My 2001 Summer Vacation: Philadelphia, etc.

My 2001 summer vacation was spent in Philadelphia, which was site of the 59th World Science Fiction Convention, "The Millennium Philcon."

The Philadelphia Museum of Art. It's really big.

A statue of Ben Franklin in the entrance to the Franklin Institute Science Museum.

A nifty fountain at Logan Cirle. The Swann Fountain was designed by Alexander Calder and dates from 1920.

One day I took the bus to Valley Forge. Here is a picture of the residence the George Washington used as a headquarters during the Revolutionary War.

The headquarters was shared by about a couple of dozen people, but George and Martha had a their own bedroom.

Two retired Navy vessels: The ship USS Olympia and the submarine USS Becuna.

The commanding officer's quarters on the Olympia. Accommodations include a mortar :)

The picture shows a sight-seeing boat pasing by this hatch in the Olympia.

The crew's mess room.

The officer's mess/conference room.

A corridor between the officers quarters.

A picture from the submarine USS Becuna. This engine's mate on the opposite side (not shown) is nicknamed "Puff."

A picture from the Independence Seaport Museum located near the ships pictured above.

The Benjamin Franklin Bridge spans the Delaware River connecting Philadelphia with Camden, New Jersey. The picture is from the Camden side.

A picture of downtown Philadelphia from Camden.

I think this 18th-century building is the home of the Philadelphia Contributionship (est. 1836).

This building built in 1775 houses the Kosciuszko National Memorial. Kosciuszko was a Polish engineer and soldier that fought for America in the Revolutionary War.

This is a picture of Head House Square built in 1803. Probably the oldest building at which I have ever bought something.

In Washington Square is location of a fountain and the Tomb of the Unknown Soldier from the Revolutionary War.

A close-up of the memorial. The inscription reads "Freedom is a light/for which many men have died in darkness."

The Liberty Bell. It has been temporarily been removed from Independence Hall during repairs to the bell tower.

Interestingly, the Liberty Bell did not become famous until it was used as a symbol by Abolitionists.

A picture from inside Independance Hall. This was where representatives met during the time around the approval of the Articles of Confederation.

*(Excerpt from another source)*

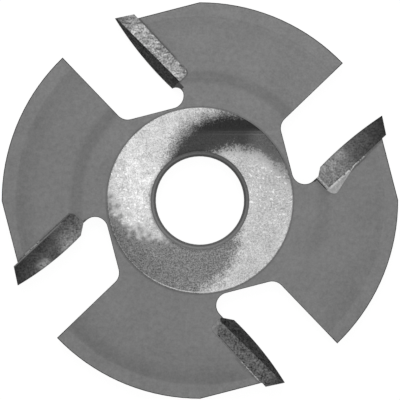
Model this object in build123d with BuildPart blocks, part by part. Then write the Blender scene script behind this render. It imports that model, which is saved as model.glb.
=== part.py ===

This is where the Second Continental Congress met and the Declaration of Independence was signed.

Although most of the furniture is not authentic (used as firewood by the British during their occupation in December 1777), Philip Syng's silver inkstand used by most of the Declaration's signtories is still in the room.

Independence Hall from the outside. This park, Independence Square, was where the Declaration of Independence was first read to the public.

This is the site of Ben Franklin's house. The white beams in the middle represent Ben's house (in the front) and his printing shop (in the back).

To the left is an entertaining museum about Franklin run by the National Park Service. In the far back is an original 18th-century building which houses the first Post Office. Ben was also the first Postmaster General.

Ben was a busy guy.

This is building where the First Continental Congress met.